‘Despicable’: White West Virginia Couple Who Kept Adopted Black Children Locked In Barn with No Water Faces Fresh Charges for Hosing Them with Bear Spray and Repellant, Abuse

A West Virginia couple accused of locking their adopted Black children in a barn and using them for forced labor pleaded not guilty this week to a slew of new abuse charges compounding the horrors allegedly inflicted on their defenseless kids.

Jeanne Whitefeather, 62, is accused of spraying and exposing four of her adopted children to bear spray and repellant. She is now facing four counts of child abuse resulting in bodily injury.
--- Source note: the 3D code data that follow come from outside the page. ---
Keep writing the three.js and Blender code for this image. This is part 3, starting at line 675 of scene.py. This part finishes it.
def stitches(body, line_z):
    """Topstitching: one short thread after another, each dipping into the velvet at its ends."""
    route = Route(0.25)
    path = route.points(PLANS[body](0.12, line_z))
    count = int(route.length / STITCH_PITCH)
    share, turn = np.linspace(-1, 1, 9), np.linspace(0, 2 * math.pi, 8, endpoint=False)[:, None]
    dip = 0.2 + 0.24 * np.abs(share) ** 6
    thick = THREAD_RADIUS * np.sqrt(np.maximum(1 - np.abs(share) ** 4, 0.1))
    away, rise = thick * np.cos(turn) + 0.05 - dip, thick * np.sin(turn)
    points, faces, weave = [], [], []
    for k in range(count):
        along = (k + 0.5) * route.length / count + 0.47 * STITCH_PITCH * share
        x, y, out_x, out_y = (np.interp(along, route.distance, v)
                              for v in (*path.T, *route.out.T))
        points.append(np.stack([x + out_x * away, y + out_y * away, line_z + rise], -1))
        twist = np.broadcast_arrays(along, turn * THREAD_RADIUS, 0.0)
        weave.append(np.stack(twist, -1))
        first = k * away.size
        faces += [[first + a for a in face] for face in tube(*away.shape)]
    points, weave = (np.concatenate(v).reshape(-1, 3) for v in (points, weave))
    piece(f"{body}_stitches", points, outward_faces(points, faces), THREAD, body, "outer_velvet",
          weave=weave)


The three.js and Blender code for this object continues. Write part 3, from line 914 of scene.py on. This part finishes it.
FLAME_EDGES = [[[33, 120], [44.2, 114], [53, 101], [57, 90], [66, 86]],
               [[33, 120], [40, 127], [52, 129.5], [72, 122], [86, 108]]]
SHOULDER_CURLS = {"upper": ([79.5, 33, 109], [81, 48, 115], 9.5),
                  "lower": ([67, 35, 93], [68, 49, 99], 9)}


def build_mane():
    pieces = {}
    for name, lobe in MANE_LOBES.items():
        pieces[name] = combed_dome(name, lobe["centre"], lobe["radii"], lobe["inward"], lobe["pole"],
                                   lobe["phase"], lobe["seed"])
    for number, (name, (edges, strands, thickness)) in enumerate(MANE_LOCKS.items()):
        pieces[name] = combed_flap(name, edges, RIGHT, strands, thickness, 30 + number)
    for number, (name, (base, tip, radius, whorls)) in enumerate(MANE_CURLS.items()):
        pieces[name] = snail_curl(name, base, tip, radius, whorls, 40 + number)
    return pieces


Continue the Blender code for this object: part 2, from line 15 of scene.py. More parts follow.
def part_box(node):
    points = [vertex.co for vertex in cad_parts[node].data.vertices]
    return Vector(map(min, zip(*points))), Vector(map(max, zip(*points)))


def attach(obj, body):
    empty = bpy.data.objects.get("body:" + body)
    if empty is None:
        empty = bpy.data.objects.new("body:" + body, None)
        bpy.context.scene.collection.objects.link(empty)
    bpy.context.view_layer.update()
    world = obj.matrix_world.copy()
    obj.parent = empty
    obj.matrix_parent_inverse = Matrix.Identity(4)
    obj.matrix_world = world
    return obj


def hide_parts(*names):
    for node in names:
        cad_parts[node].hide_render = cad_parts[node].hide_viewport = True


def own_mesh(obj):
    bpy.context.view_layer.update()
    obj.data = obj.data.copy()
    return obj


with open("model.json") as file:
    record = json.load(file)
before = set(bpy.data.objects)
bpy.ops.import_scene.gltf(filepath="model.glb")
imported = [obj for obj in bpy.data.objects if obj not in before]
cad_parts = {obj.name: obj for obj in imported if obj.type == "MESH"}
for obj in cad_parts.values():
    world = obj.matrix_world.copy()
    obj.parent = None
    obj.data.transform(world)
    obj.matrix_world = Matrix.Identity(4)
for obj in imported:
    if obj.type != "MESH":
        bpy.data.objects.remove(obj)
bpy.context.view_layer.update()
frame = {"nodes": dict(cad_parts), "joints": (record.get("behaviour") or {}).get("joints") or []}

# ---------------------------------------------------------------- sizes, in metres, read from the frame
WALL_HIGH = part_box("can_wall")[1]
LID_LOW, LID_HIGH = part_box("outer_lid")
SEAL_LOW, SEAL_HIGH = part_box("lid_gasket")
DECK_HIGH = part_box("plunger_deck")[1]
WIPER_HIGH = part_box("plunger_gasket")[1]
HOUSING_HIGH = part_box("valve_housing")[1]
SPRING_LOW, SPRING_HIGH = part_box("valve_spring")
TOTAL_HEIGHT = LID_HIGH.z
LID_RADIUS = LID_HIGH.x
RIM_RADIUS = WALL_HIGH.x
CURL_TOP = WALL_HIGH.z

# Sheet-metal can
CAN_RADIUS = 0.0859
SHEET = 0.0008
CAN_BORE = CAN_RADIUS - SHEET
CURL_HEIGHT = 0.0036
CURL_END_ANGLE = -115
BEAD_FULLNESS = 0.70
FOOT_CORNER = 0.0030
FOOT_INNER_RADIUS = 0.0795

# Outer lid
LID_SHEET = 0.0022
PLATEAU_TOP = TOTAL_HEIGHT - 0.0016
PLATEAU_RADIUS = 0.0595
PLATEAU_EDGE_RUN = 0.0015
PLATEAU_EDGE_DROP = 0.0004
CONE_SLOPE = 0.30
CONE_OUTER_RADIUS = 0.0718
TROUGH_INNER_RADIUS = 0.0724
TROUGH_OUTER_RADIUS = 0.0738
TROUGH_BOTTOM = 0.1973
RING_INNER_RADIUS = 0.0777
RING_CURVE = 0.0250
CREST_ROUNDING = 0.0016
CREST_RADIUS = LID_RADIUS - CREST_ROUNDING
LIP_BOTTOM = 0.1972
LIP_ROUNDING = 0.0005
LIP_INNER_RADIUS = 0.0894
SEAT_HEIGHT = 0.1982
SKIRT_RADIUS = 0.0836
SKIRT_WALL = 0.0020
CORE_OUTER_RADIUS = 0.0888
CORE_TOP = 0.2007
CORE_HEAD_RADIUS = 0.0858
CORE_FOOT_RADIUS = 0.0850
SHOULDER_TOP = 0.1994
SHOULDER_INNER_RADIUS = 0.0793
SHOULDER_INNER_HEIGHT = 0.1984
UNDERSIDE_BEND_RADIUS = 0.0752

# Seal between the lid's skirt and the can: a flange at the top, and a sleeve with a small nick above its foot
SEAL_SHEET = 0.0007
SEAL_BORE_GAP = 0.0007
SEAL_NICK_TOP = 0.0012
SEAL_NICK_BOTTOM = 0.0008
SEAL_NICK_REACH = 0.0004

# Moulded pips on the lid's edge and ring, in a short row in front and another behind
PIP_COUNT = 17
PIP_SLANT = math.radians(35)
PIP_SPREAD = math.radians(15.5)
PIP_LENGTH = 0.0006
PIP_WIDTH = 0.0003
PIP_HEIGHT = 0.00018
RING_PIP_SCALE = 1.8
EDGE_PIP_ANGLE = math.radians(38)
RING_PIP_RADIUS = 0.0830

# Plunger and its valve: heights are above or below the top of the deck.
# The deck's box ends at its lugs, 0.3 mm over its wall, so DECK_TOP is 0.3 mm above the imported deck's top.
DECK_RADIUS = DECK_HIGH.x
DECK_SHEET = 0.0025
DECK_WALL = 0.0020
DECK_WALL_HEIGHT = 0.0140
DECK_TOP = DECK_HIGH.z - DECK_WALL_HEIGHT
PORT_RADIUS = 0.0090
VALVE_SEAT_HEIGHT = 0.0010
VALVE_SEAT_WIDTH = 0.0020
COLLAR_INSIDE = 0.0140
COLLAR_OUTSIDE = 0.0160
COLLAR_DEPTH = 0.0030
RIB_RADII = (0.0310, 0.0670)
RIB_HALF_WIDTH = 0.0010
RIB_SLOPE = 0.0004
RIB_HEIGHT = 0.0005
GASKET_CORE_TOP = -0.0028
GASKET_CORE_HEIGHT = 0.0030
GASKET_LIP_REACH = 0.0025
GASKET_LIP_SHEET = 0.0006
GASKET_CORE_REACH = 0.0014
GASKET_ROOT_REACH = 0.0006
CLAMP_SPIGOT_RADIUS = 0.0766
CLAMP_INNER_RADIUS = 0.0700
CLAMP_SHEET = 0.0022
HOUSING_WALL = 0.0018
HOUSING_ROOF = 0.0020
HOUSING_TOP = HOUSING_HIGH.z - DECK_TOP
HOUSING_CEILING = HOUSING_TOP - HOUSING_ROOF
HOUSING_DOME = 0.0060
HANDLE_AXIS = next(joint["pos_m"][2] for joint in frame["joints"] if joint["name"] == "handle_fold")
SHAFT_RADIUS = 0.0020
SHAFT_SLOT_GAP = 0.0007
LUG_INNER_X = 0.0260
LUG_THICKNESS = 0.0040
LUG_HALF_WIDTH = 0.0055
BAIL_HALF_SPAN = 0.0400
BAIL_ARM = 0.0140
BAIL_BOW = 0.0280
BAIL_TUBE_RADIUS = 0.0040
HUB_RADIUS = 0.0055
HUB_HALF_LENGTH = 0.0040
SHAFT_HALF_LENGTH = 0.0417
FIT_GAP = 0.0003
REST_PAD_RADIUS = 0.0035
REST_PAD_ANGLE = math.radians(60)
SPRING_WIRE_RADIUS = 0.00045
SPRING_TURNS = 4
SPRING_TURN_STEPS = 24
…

Donald Lantz, 63, was charged with one count of child abuse for striking one of the children.

The couple are already charged with human trafficking of a minor child; civil rights violations based on color, race, and/or ancestry; use of a minor child in forced labor; and child neglect, creating a substantial risk of serious bodily injury or death.

White West Virginia Couple Forced Black Adopted Children Found Locked In Barn to Do Farm Labor, Police Say
Donald Lantz and Jeanne Whitefeather are accused of locking their adopted children in a barn in Sissonville, West Virginia. (Photo: YouTube screenshot/WCHS Eyewitness News)

They were arrested in October 2023 after two of their adoptive children — a 16-year-old girl and a 14-year-old boy, both Black — were found in a padlocked barn with no electricity, no running water, and no way out. A third child, a 9-year-old girl, also Black, was found in a confined loft in the home, away from the presence of the adults and isolated from her other siblings, according to reports.

The couple had adopted five children in all.

Whitefeather and Lantz have been locked up since June, when a judge revoked their initial bond and raised it to $500,000 apiece — more than double the amount they faced in October 2023. They had made bail in February and were released to stand trial.

A grand jury indicted the couple on more than a dozen new charges in last month, and on Dec. 2 the two pleaded not guilty to the superseding indictment’s charges.

Details of the children’s living conditions at the property in Sissonville, West Virginia, are chilling. Police said the children locked in the barn were given a small toilet seat torn from an RV to use when they had to go to the bathroom.

Testifying at their second bond hearing, Whitefeather explained that the barn was a “teenage clubhouse” and insisted the children were not actually locked inside.

Neighbors, according to the indictment, reported otherwise. “The children were forced to perform farm labor and were not permitted inside the residence,” they said.

Upon their rescue, the 16-year-old girl told deputies that they had been locked in the barn for approximately 12 hours. Police had to force themselves into the shed, where a deputy noticed a horrible smell and stifling heat due to the lack of circulating air.

The teens were feral and dirty, reeking of body odor, court documents revealed. The boy had “open sores on his bare feet.”

The siblings told police they were forced to sleep on a bare concrete floor with no mattress or covers.

Police waited at the house for three hours until Lantz arrived home with an 11-year-old boy. Authorities checked the home and found the 9-year-old holed up in the loft.

About an hour later, Whitefeather returned home and took deputies to another 6-year-old girl visiting with another couple from their church. The couple was then arrested.

Prosecutors said they paid their initial bond — $400,000 in total — through profits from their child trafficking. Lantz and Whitefeather had claimed they possessed no income or assets.

It was later discovered that the couple sold an 80-acre ranch in Tonasket, Washington, for $725,000. A few days later, Whitefeather’s brother, Marcus Hughes, posted two bonds for $200,000 to release the couple from the South Central Regional Jail.

Once released, they sold the home where the alleged abuse occurred for $295,000.

Those funds, seen as potential profits from human trafficking, are now inaccessible to the defendants. Even if the money came from legitimate sources, it was intended to fund further human trafficking and forced labor, prosecutors argued.

Kanawha County Circuit Judge Maryclaire Akers said the case was unlike any she had seen before.

“It alleges human trafficking, human rights violations, the use of forced labor,” Akers said, according to reports. “Human rights violations specific to the fact that these children were targeted because of their race and they were used basically as slaves from what the indictment alleges.”

Lantz and Whitefeather have pleaded not guilty to all charges.

“You heard in the testimony about what these children were going through and it’s horrifying and despicable,” Kanawha County Assistant Prosecuting Attorney Debra Rusnak said, according to Metro News Television. “There’s no other way to describe it.”